大局観
NHKのEテレの「0655」か「2355」か,どちらの番組か忘れましたが,羽生善治『大局観―自分と闘って負けない心』(KADOKAWA)のなかの「反省はするが,後悔はしない」という言葉が紹介されていました。ちょっと気になったので,2011年刊行の本でしたが買ってみました(以前に読んだことがあるような気もするのですが,忘れているので)。私は勝負の世界に生きているわけではありませんが,役立つ話がたくさん出てきました。この「反省はするが,後悔はしない」も,実践はなかなか難しいのですが,前向きに生きていくためには必要なことです。
本のタイトルにある「大局観」も,将棋界の用語ではありますが,いろいろ実生活にも応用が可能です。勝負の世界では,年齢を重ねると,若いときのような瞬発力はなくなっていくとはいえ,大局観を蓄積していればそこそこ勝負ができるのです。とはいえ,AI全盛の今日,大局観でどこまで勝負できるのかということにはやや疑問がありますが,ベテランが若手に勝つとすれば,それしかないというところもあるでしょう(今日のNHK杯でも,ベテランの郷田真隆九段が,昨年,藤井八冠に連続でタイトル挑戦した若手強豪の佐々木大地七段に勝って驚きましたが,これは大局観だけでないかもしれません)。
将棋以外のことでいうと,法学の議論でも,細かい解釈論の議論となると,若手でも十分にできるのですが,説得力のある議論を展開するとなると,大局観というか,視野の広い議論が必要となるでしょう。

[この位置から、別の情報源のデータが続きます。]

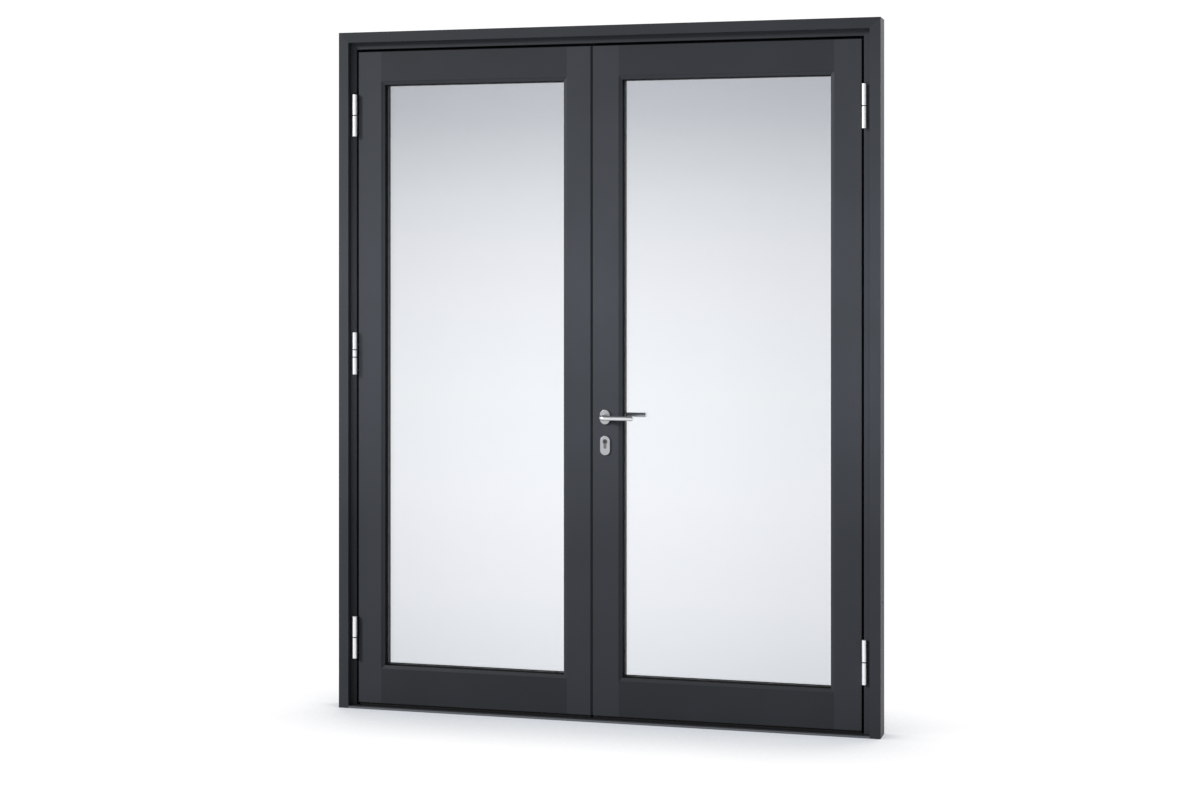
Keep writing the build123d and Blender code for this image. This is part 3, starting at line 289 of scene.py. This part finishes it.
# %% The other metals
black_zinc = ground_steel("black_zinc_plate", "#1c1c1e", 0.44, ALONG_X)[0]
zinc_steel = ground_steel("zinc_plated_steel", "#bcbdbf", 0.38, ALONG_Z)[0]
nickel_brass = ground_steel("nickel_plated_brass", "#7c7b7a", 0.24, ALONG_Y)[0]
# The darker core is painted shade of the keyway, on the same plated brass.
shaded_nickel_core = ground_steel("nickel_plated_brass_core_painted_shade", "#5a595a", 0.30, ALONG_Y)[0]
mill_aluminium = ground_steel("aluminium_as_extruded", "#c6c8ca", 0.42, ALONG_X)[0]
threshold_metal = ground_steel("grey_anodised_threshold", "#6e7074", 0.42, ALONG_X)[0]
print("metals ready")

# %% [markdown]
# ## Hinges: a bright barrel on flaps in painted shade
#
# A hinge barrel is turned from stainless steel and left bare, so it shines. The flaps that reach into the
# gap are coated with the door, but here they are painted near black, darker than that coat: painted shade of
# the gap, where they all but vanish. Barrel and flap are one CAD piece, which could carry a material for
# each of its faces, but a rule in the shader leaves the piece alone. A point belongs to the barrel if it
# lies within the barrel's radius of the hinge axis, so the distance from that axis, worked out in the
# piece's own coordinates, chooses the colour. The hinges at the left mirror those at the right, so the
# absolute value of the coordinates serves both sides with one material.
#
# The axis is read from the hinge pins, which turn about it, and the radius from the outermost point of
# the knuckles. A tenth of a millimetre of play keeps the faceted barrel clear of the limit.

# %% Hinge barrel and flaps
PLAY_MM = 0.1
pins_low, pins_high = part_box("hinge_pins")
axis_x = pins_high[0] - (pins_high[1] - pins_low[1]) / 2
axis_y = (pins_high[1] + pins_low[1]) / 2
barrel_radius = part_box("active_hinge_frame_knuckles")[1][0] - axis_x + PLAY_MM * MM

hinge_steel, hinge_shader, hinge_tone = ground_steel("satin_stainless_hinge", "#eeeff1", 0.44, ALONG_Z)
hinge_place = node(hinge_steel, "ShaderNodeTexCoord")
flat_place = node(
    hinge_steel, "ShaderNodeVectorMath", {0: (hinge_place, "Object"), 1: (1, 1, 0)}, operation="MULTIPLY",
)
one_side = node(hinge_steel, "ShaderNodeVectorMath", {0: (flat_place, "Vector")}, operation="ABSOLUTE")
from_axis = node(
    hinge_steel, "ShaderNodeVectorMath",
    {0: (one_side, "Vector"), 1: (abs(axis_x), abs(axis_y), 0)},
    operation="DISTANCE",
)
on_flap = node(
    hinge_steel, "ShaderNodeMath", {0: (from_axis, "Value"), 1: barrel_radius}, operation="GREATER_THAN",
)
# Past the barrel's radius the colour is near black, darker than the door's coat: painted shade of the gap.
steel_or_shaded_flap = node(
    hinge_steel, "ShaderNodeMix",
    {
        MIX_SHARE: (on_flap, "Value"),
        FIRST_COLOUR: (hinge_tone, "Color"), SECOND_COLOUR: linear("#101112"),
    },
    data_type="RGBA",
)
link(hinge_steel, steel_or_shaded_flap, MIXED_COLOUR, hinge_shader, "Base Color")
print("hinge axis", round(axis_x, 4), round(axis_y, 4), "barrel radius", round(barrel_radius, 4))

# %% [markdown]
# ## Rubber, plastic and brush
#
# The seals are black synthetic rubber, extruded, with a dusty matt skin. The bushes, blocks, spacers and
# socket are moulded black polyamide, a little glossier, and the pile of the bottom brushes is black fibre,
# the dullest of the three. All are dielectrics with the usual IOR of a polymer. One flat black could do
# for all of them, but it would look like a hole in the picture. A soft noise on the colour stands for the
# bloom that rubber gets with age, and the same noise dents the surface a little.

# %% Black rubber and moulded plastic
POLYMER_IOR = 1.52
DENT_STRENGTH = 0.2
DENT_MM = 0.1


def black_moulding(name, dark, light, rough, grain_mm):
    """A black dielectric with a faint mottle and a fine grain."""
    material, shader = new_material(name, Roughness=rough, IOR=POLYMER_IOR)
    place = node(material, "ShaderNodeTexCoord")
    grain = node(
        material, "ShaderNodeTexNoise",
        {"Vector": (place, "Object"), "Scale": per_mm(grain_mm), "Detail": 4.0},
    )
    tone = node(
        material, "ShaderNodeValToRGB", {"Fac": (grain, "Fac")},
        [(0.0, linear(dark)), (1.0, linear(light))],
    )
    link(material, tone, "Color", shader, "Base Color")
    dents = node(
        material, "ShaderNodeBump",
        {"Height": (grain, "Fac"), "Strength": DENT_STRENGTH, "Distance": DENT_MM * MM},
    )
    link(material, dents, "Normal", shader, "Normal")
    return material


seal_rubber = black_moulding("black_synthetic_rubber", "#070708", "#101011", rough=0.72, grain_mm=4)
moulded_plastic = black_moulding("black_moulded_polyamide", "#0c0c0d", "#161617", rough=0.42, grain_mm=2)
brush_pile = black_moulding("black_brush_pile", "#08080a", "#1a1a1c", rough=0.9, grain_mm=1)
print("black parts ready")

# %% [markdown]
# ## Float glass: the tint and its painted shade
#
# Float glass is made by floating molten glass on tin, so both faces are flat and clear. The glass is given a
# cool grey. Its grading, clearest round the middle of the door and deeper towards the top and the outer
# stiles, is painted shade: the darkening of the backdrop seen through the glass, put into the glass itself.
# A backdrop with that shading could stand behind the door, but then the glass would change with every step
# of the camera. Two ramps in the glass give it instead: one over the height and one over the distance from
# the line where the leaves meet.
#
# The hex values are what the eye sees of the whole unit: what comes through it, and what its faces mirror
# of the bright studio in front. That mirrored share is taken off first. A ray meets four faces on its
# way, so each face has the fourth root of what is left, raised a little to make up for the light that its
# mirror turns away.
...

とくに政策論の世界になると,細かい解釈論に秀でていても,そうした若者では通用しないことがよくあります。むしろ若手でも,解釈論はあまりぱっとせず凡庸な感じでも,実は広い視野をもっているような人のほうが,政策論の場では通用しそうな気がします。
ところで「後悔しない」というのは「忘れること」が重要だということでもあります。「忘れること」は簡単ではないのですが,羽生さんはこれを努力してできるようになったと書いています。人の生来の性分かと思っていましたが,努力によってできることなのかもしれません。「忘れること」によって,雑念を払って集中できるようになり,そのメリットは大きいです。これはなかなかできないことですが,訓練でできるのであれば,やろうと頑張ってみる価値はありそうです。
「後悔はしない」は,自分はもっとこんなことができたはずなのに,というような余計なことを考えるなという意味もあります。これは今日のように選択が過剰にある時代にはなおさらです。いろんなことが選択できすぎて情報に踊らされているだけのことがあるかもしれません。羽生さんも,棋士以外にいろんな可能性があったでしょうが,そういうことを考えても仕方がないと言っています。それは羽生さんが大棋士になったからということではなく,後戻りできないことをくよくよ考えても仕方がないということでしょう。
そもそも無限にありそうな選択肢も,現実的には初めから多くの選択肢はないに等しいかもしれないのです。過剰な情報をつきつけられて選択するほうがよほど疲れます。疲れた末の選択は誤る可能性が高まります。
羽生さんはミスが起こるのは,状況認識を誤っているときと,感情などに左右されているときであると言います。常に冷静に状況を把握して行動することが重要です。これをもっと広くみると,自分というものを冷静に客観的に把握して行動選択し,そこでミスがあっても,反省はして同じミスを繰り返さないようには努めるが,後悔のような後ろ向きの行動はしないということでしょう。難しいことですが……。